Two US-based internet-monitoring companies say Syria has shut off the internet nationwide.
A blog post on Renesys, a US company which tracks internet traffic worldwide, said that at 12.26pm in Damascus, Syria's international internet connectivity shut down completely.
Akamai Technologies also confirmed a complete outage.
The Syrian government has previously cut phone lines and internet access in areas where regime forces were conducting major military operations.
An activist near Damascus who gave his name as Abu Sham said the government had cut the internet in the southern neighbourhoods of the capital on Thursday.

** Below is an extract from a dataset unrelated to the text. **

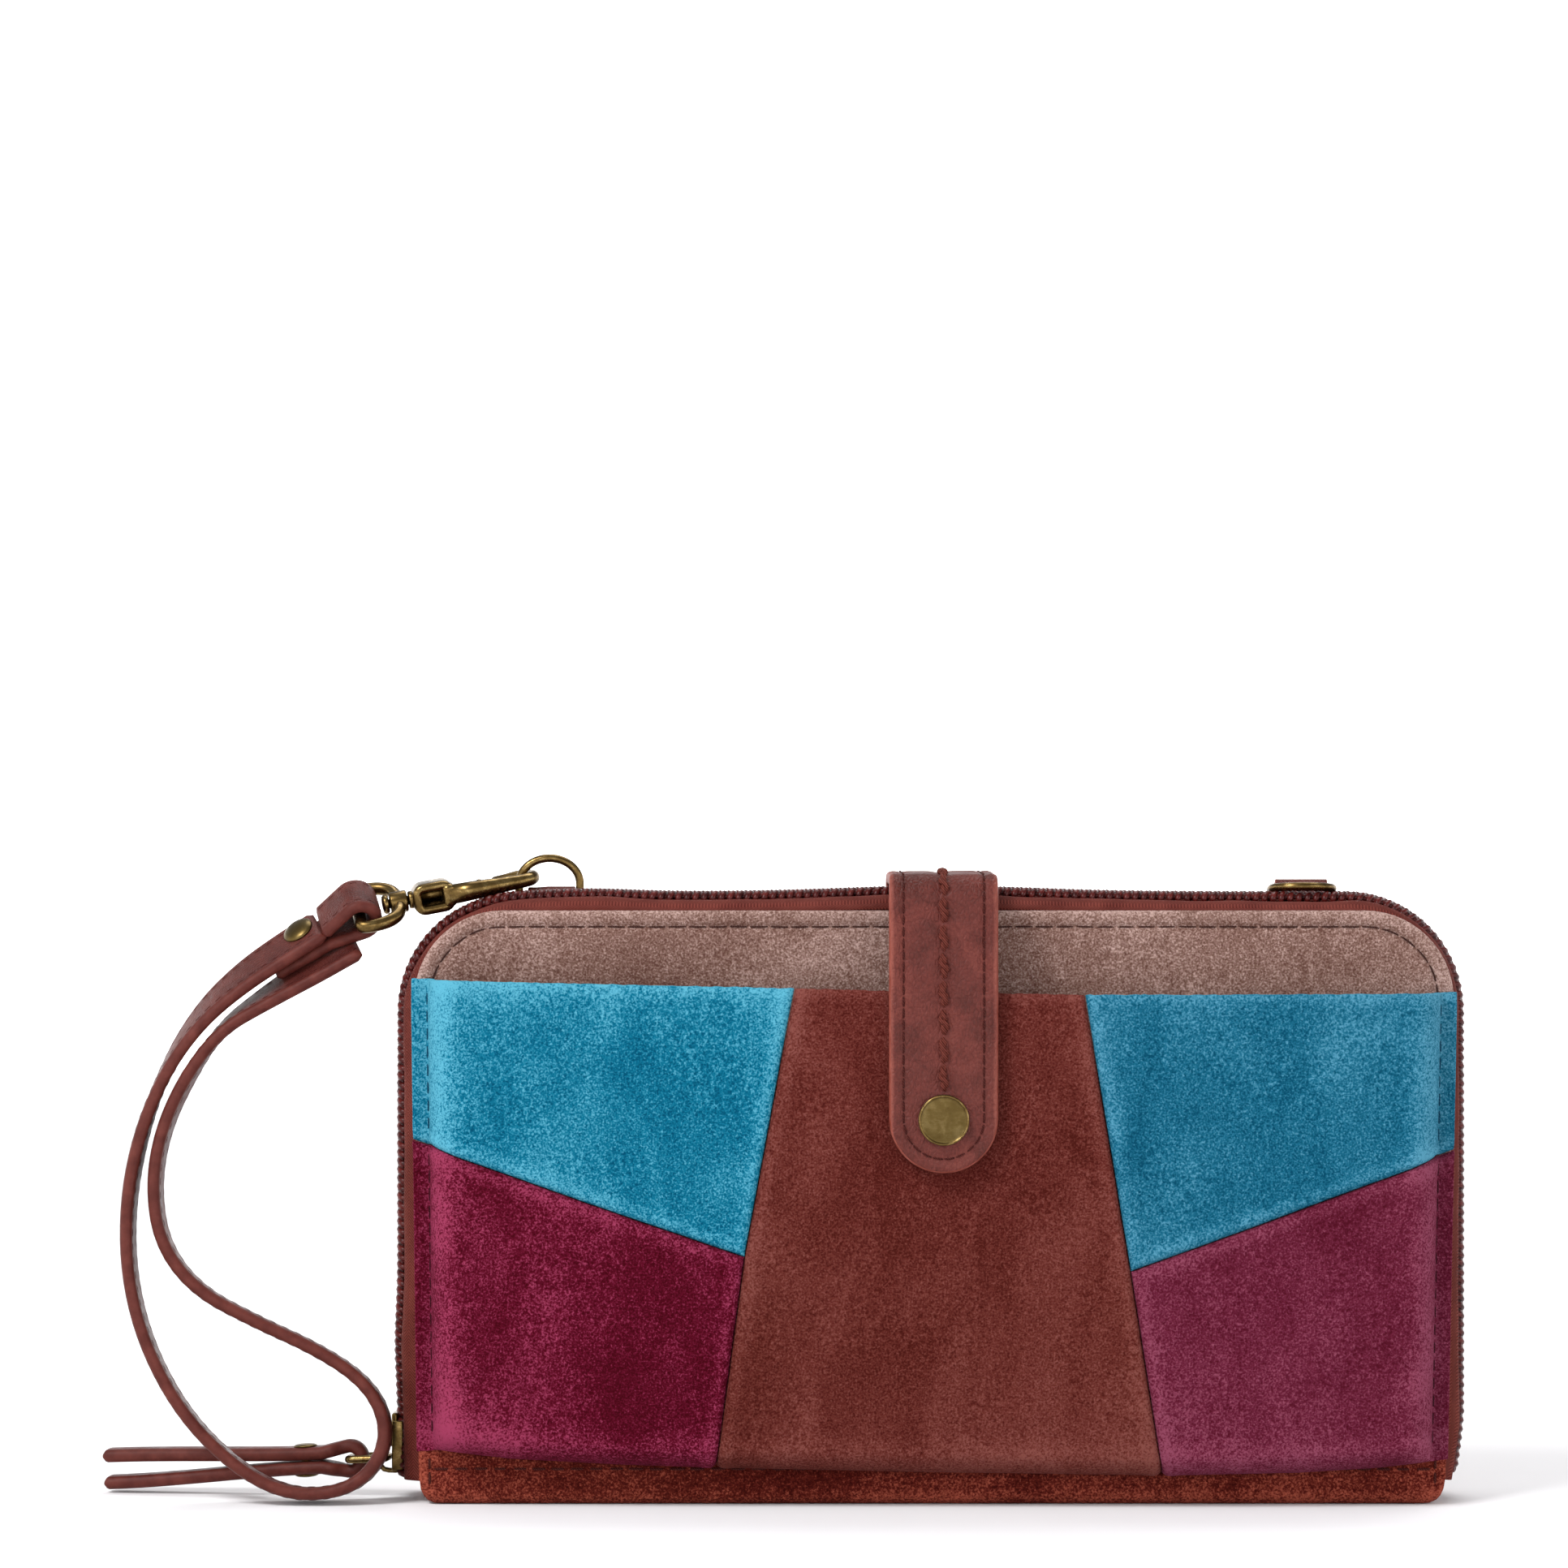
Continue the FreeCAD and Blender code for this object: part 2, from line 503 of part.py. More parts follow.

Another activist, Abu Qais al-Shami, who lives outside the country, also said land-lines, mobile phone signals and the internet were cut in several of the capital's southern neighbourhoods, including Yarmouk and Tadamon, around noon.
He said he had been able to communicate with contacts in Syria by using satellite telephones.
Elsewhere in the capital, warplanes bombed Kafr Souseh and Daraya, two neighbourhoods that fringe the centre of the city where rebels have managed to hide out and ambush army units, opposition activists said.
The past two weeks have seen military gains by rebels who have stormed and taken army bases across Syria, exposing Assad's loss of control in northern and eastern regions despite the devastating air power he has used to bombard opposition strongholds.